キズナと武豊騎手の敗北を悲観すべきではない理由とは?

単勝1.4倍の断然の一番人気を裏切った。4月5日に阪神競馬場で行われたGII産経大阪杯(芝2000m)で復活Vが期待されたキズナだったが、ラキシス(牝5)に突き放されて2着に終わったのだ。

鞍上の武豊騎手はクビを傾げ、会場からは悲鳴やため息が漏れた。レース後の報道やファンの反応を見ても「悲壮感」が漂っているように映る。

ただ、一度冷静になって考えてみたい。本当に今回の2着は「悲観視」すべき内容だったのだろうか?

目次

重なった悪条件

冷静に分析すると、キズナはいくつか悪条件に直面していた。

【産経大阪杯】キズナと武豊騎手は複数の悪条件を跳ね返せるか?

中でも馬場の問題は大きかったはずだ。阪神は雨が降り続いていた。メインレースの頃になると、馬場は不良まで悪化した。ディープインパクト産駒は良馬場で真価を発揮し、道悪でパフォーマンスを落とすタイプが多い。キズナは間違いなくそのタイプと言える。

末脚を活かしたいキズナにとって、好ましい条件とはいえなかったわけだ。

勝ったラキシスは同じディープインパクト産駒でも道悪を苦にしないタイプ。2年前のエリザベス女王杯(重馬場)では前走1000万条件を勝ったばかりの身ながら、2着に激走している。適性の差が、勝負を分けた大きな要因だったと考えられる。

1.4倍は過剰人気

そもそもキズナは十字架を背負いすぎている。

第80代のダービー馬、ディープインパクト産駒で鞍上が武豊騎手、さらに「絆」という素晴らしい名前……。キズナが愛される理由はいくらでも思いつく。言い換えれば、極めて人気を集めやすい。

メンバーが揃っていないGIIやGIIIなら単勝1.4倍は頷ける。しかし、今回の産経大阪杯はキズナも含めてGI馬6頭という超豪華メンバーだった。GI馬の他にも重賞ウィナーやGIで好走した実績を持つ馬ばかり。

その中で単勝1.4倍というのは、過剰人気だったと言わざるを得ない。

期待が大きいと、期待を裏切った時の落胆も大きい。だからこそ、悲観的なムードが作られているのだろう。

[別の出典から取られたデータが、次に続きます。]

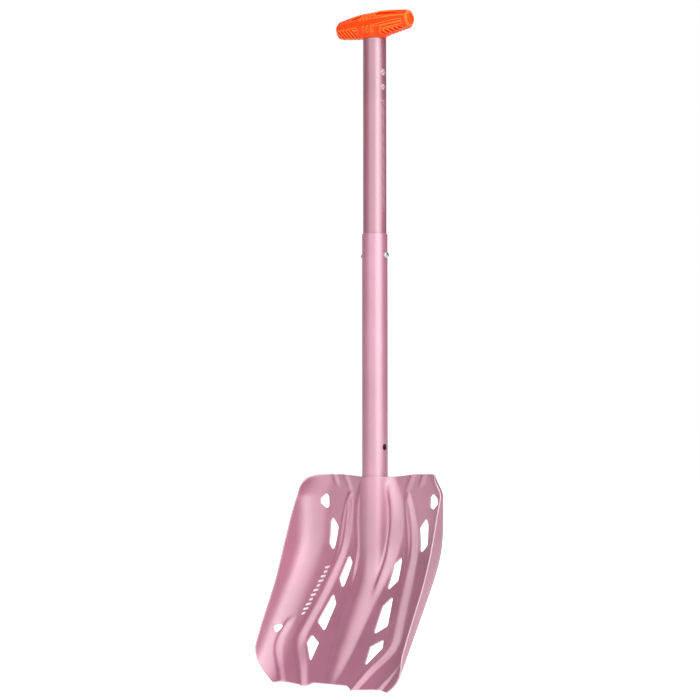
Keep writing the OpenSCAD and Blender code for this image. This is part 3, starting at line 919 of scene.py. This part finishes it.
def grip_shell():
    """The moulded grip, meshed from its field on a grid of half a millimetre."""
    step, half_depth = 0.5, 17.1
    low = np.array([-GRIP_HALF - 1, -half_depth, NECK_Z - 1])
    high = np.array([GRIP_HALF + 1, half_depth, GRIP_TOP + 1])
    counts = np.ceil((high - low) / step).astype(int) + 1
    axes = [low[i] + step * np.arange(counts[i]) for i in range(3)]
    points, faces = surface_nets(grip_field(*np.meshgrid(*axes, indexing="ij")), low, step)
    # the painted highlights and painted shade go to the mesh as its edge values
    piece = make_mesh("grip_moulding", points, faces, grip_shade(points))
    face_outwards(piece)
    return piece


place(grip_shell(), "upper_shaft", ORANGE, "grip_shell")


# ---------------------------------------------------------------- plain printed marks, no letters

PAINT, MARK_CORNER_R = 0.04, 0.5        # how far the print stands off the metal, and its corners
UPPER_MARK_Z, UPPER_MARK_RUN = 479.0, -1.2      # the middle of the upper ring on the tube
RING_PITCH = 17.5
TICK_START, TICK_PITCH, TICK_ROWS = 34, 3.05, 44
TICK_COLUMNS = [(-2.6, 1.7), (0.4, 2.2), (3.2, 1.3)]    # each column's place and width
BAR_START, BAR_STEP, BARS = (-67.3, -106.5), (-1.12, -5.35), 11


def decal(name, outlines, point, body, material, step):
    """Thin patches of paint that follow a surface, each a rounded outline in its own two coordinates."""
    points, faces = [], []
    for outline in outlines:
        ring = ring_of(rounded(outline, MARK_CORNER_R, step), outer=True)
        low, high = ring.min(axis=0), ring.max(axis=0)
        grid = staggered(low[0], high[0], low[1], high[1], step, step)
        grid = grid[inside(grid, ring)]
        if len(grid):
            grid = grid[nearest(grid, [ring]) > 0.3 * step]
        where, triangles, _ = triangulated(np.concatenate([ring, grid]), closed_edges(0, len(ring)))
        triangles = triangles[inside(where[triangles].mean(axis=1), ring)]
        first = len(points)
        points += list(point(where[:, 0], where[:, 1]))
        faces += [tuple(first + i for i in t) for t in triangles]
    place(make_mesh(name, points, faces), body, material)


def on_blade(s, z):
    """Points just in front of the blade's face."""
    return front_point(s, z) - back_normal(s, z) * PAINT


def on_upper_tube(run, z):
    """Points just outside the tube, from the run round it (counter-clockwise from above) and the height."""
    turn, radius = run / UPPER_R, UPPER_R + PAINT
    return np.stack([radius * np.cos(turn), radius * np.sin(turn), z], axis=-1)


def blade_marks():
    """A row of slanting bars, long and short, beside the left rib."""
    bars = []
    for i in range(BARS):
        s, z = BAR_START[0] + BAR_STEP[0] * i, BAR_START[1] + BAR_STEP[1] * i
        half = 2.4 if i % 3 == 1 else 3.7
        bars.append([(s - half, z - 2.5), (s + half, z - 0.9), (s + half, z + 1.7), (s - half, z + 0.1)])
    decal("blade_marks", bars, on_blade, "blade_body", PRINT, 0.6)


def ring_bars(z, reach):
    """Six short bars that point away from a middle, a little taller than wide."""
    bars = []
    for turn in range(6):
        u, v = math.cos(turn * math.pi / 3), math.sin(turn * math.pi / 3)
        bars.append([(UPPER_MARK_RUN + u * r - v * w, z + 1.15 * (v * r + u * w))
                     for r, w in ((0.9, -0.55), (reach, -1.1), (reach, 1.1), (0.9, 0.55))])
    return bars


def tick(u, v, wide, tall):
    """A small upright rectangle about a point."""
    return [(u - wide / 2, v - tall / 2), (u + wide / 2, v - tall / 2),
            (u + wide / 2, v + tall / 2), (u - wide / 2, v + tall / 2)]


def tube_marks():
    """Two rings of short bars, and fine ticks in columns below them, some left out."""
    marks = ring_bars(UPPER_MARK_Z, 3.6) + ring_bars(UPPER_MARK_Z - RING_PITCH, 3.1)
    for row in range(TICK_ROWS):
        z = UPPER_MARK_Z - TICK_START - TICK_PITCH * row
        for column, wide in TICK_COLUMNS:
            if (row * 7 + int(column * 3)) % 5:
                marks.append(tick(UPPER_MARK_RUN + column, z, wide, 1.0))
    decal("tube_marks", marks, on_upper_tube, "upper_shaft", ETCH, 0.5)


blade_marks()
tube_marks()


# ---------------------------------------------------------------- CAD nodes that stay

DRESS = {"lower_tube": TUBE, "upper_tube": TUBE_INNER, "grip_pin": TUBE_INNER,
         "lock_spring": STEEL, "lock_button": STEEL, "shaft_spring": STEEL,
         "button_left": STEEL, "button_right": STEEL, "grip_core": BLACK,
         "grip_cap_left": CAP_ORANGE, "grip_cap_right": CAP_ORANGE}

for node, material in DRESS.items():
    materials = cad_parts[node].data.materials
    materials.clear()
    materials.append(material)


# ---------------------------------------------------------------- room and light

# azimuth from the camera in degrees, positive to its right; elevation; strength
SOFTBOXES = [(18, 8, 1.15), (42, 8, 1.35), (-35, 8, 0.80), (-65, 8, 0.10),
             (20, 48, 0.65), (65, 48, 0.45), (-25, 48, 0.65), (0, 88, 0.20),
             (165, 38, 0.32), (-145, 30, 0.24)]
SOFTBOX_SPREAD = 50
FLOOR_HALF = 60.0
FLOOR_GLOW_LIT, FLOOR_GLOW_SEEN = 0.45, 0.85    # the floor's own light, on the object and to the camera
ROOM_LIGHT = 0.1


def add_floor():
    """A plain pale floor under the blade, bright enough to be white in the picture."""
    low, half = CAD_BOX[0][Z], FLOOR_HALF
    mesh = bpy.data.meshes.new("floor")
    corners = [(-half, -half, low), (half, -half, low), (half, half, low), (-half, half, low)]
    mesh.from_pydata(corners, [], [(0, 1, 2, 3)])
    floor = bpy.data.objects.new("floor", mesh)
    bpy.context.scene.collection.objects.link(floor)
    material, tree, shader = new_material("pale_floor")
    shader.inputs["Base Color"].default_value = (0.7, 0.7, 0.7, 1)
    shader.inputs["Roughness"].default_value = 0.9
    shader.inputs["Emission Color"].default_value = (1, 1, 1, 1)
    path = tree.nodes.new("ShaderNodeLightPath")
    glow = remap(tree, path.outputs["Is Camera Ray"], 0, 1, FLOOR_GLOW_LIT, FLOOR_GLOW_SEEN)
    tree.links.new(glow, shader.inputs["Emission Strength"])
    mesh.materials.append(material)


def add_world():
    """A white background to the camera, and a faint even light on everything else."""
    world = bpy.data.worlds.new("studio")
    bpy.context.scene.world = world
    world.use_nodes = True
    tree = world.node_tree
    tree.nodes.clear()
    output = tree.nodes.new("ShaderNodeOutputWorld")
    seen = tree.nodes.new("ShaderNodeBackground")
    felt = tree.nodes.new("ShaderNodeBackground")
    path = tree.nodes.new("ShaderNodeLightPath")
    mix = tree.nodes.new("ShaderNodeMixShader")
    seen.inputs["Color"].default_value = (1, 1, 1, 1)
    seen.inputs["Strength"].default_value = 1.0
    felt.inputs["Color"].default_value = (0.97, 0.98, 1.0, 1)
    felt.inputs["Strength"].default_value = ROOM_LIGHT
    tree.links.new(path.outputs["Is Camera Ray"], mix.inputs["Fac"])
    tree.links.new(felt.outputs[0], mix.inputs[1])
    tree.links.new(seen.outputs[0], mix.inputs[2])
    tree.links.new(mix.outputs[0], output.inputs["Surface"])


def add_softbox(name, azimuth, elevation, strength):
    """A broad, soft distant light."""
    a, e = math.radians(VIEW_AZIMUTH + azimuth), math.radians(elevation)
    towards = Vector((math.sin(a) * math.cos(e), -math.cos(a) * math.cos(e), math.sin(e)))
    data = bpy.data.lights.new(name, "SUN")
    data.energy = strength
    data.angle = math.radians(SOFTBOX_SPREAD)
    light = bpy.data.objects.new(name, data)
    light.rotation_euler = towards.to_track_quat("Z", "Y").to_euler()
    bpy.context.scene.collection.objects.link(light)


add_floor()
add_world()
for number, softbox in enumerate(SOFTBOXES):
    add_softbox("softbox_%d" % number, *softbox)
bpy.context.scene.view_settings.view_transform = "Standard"
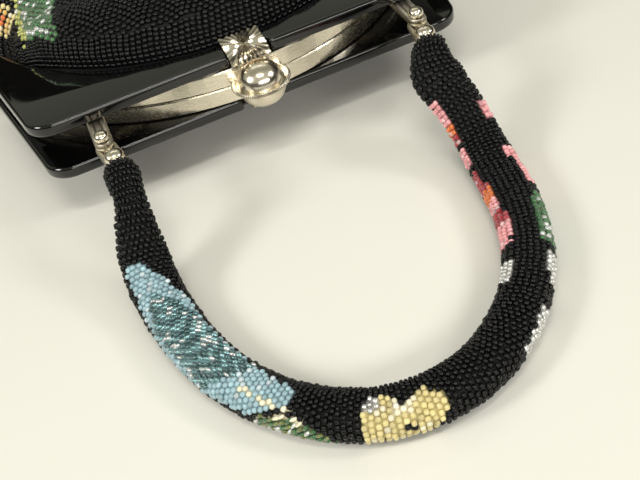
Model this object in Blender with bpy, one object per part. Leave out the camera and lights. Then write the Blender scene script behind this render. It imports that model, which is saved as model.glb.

しかし、一歩引いて考えてみてほしい。見方を変えればラキシス以外の猛者たちをおさえ、しっかりと連対を確保している。また、ラキシスは昨年のエリザベス女王杯を制し、“史上最高メンバー”と謳われた有馬記念でジェンティルドンナから0.2秒差の6着だった馬だ。決してキズナが負けたことを恥じるような相手ではない。

今回のキズナは1.4倍というオッズに見合う馬ではなかった。だが、道悪が苦手なディープインパクト産駒が骨折明け2戦目(しかもGIの前哨戦)で2着になったと考えれば、それほど悲観視する内容でもなかったのではないだろうか?

それでもダービー馬なら……

そうはいってもキズナはダービー馬だ。多くの期待を集めるのは当然といえる。加えて最大目標を「凱旋門賞制覇」と明言するのであれば、日本のエースとしてフランスへ旅立ち、鞍上武豊で勝ってほしいというのが多くの競馬ファンの夢だろう。その前に足踏みしてほしくないと考えるのは自然な感情だ。

ただ、だからこそ、あまりガッカリせずに長い目で見ることも必要ではないだろうか?

これからキズナと武豊騎手が歩む道のりは平坦ではない。ディープインパクト産駒は天皇賞春と宝塚記念を苦手としている。前者は3000mを超える距離が、後者は重たすぎる馬場が原因で、いまだディープインパクト産駒は勝てていない。

しかし、いつの時代も“スターホース”というのは悪条件を克服して勝つ。だからこそ、ファンは驚き、感動し、涙する。キズナが“特別な馬”であるなら、厳しい条件を克服して期待と歓声に応えられるはずだ。

キズナは真のスターホースになれるのか? それとも“そこまでの馬”で終わってしまうのか? その答えは、残された春の2戦で明らかになる。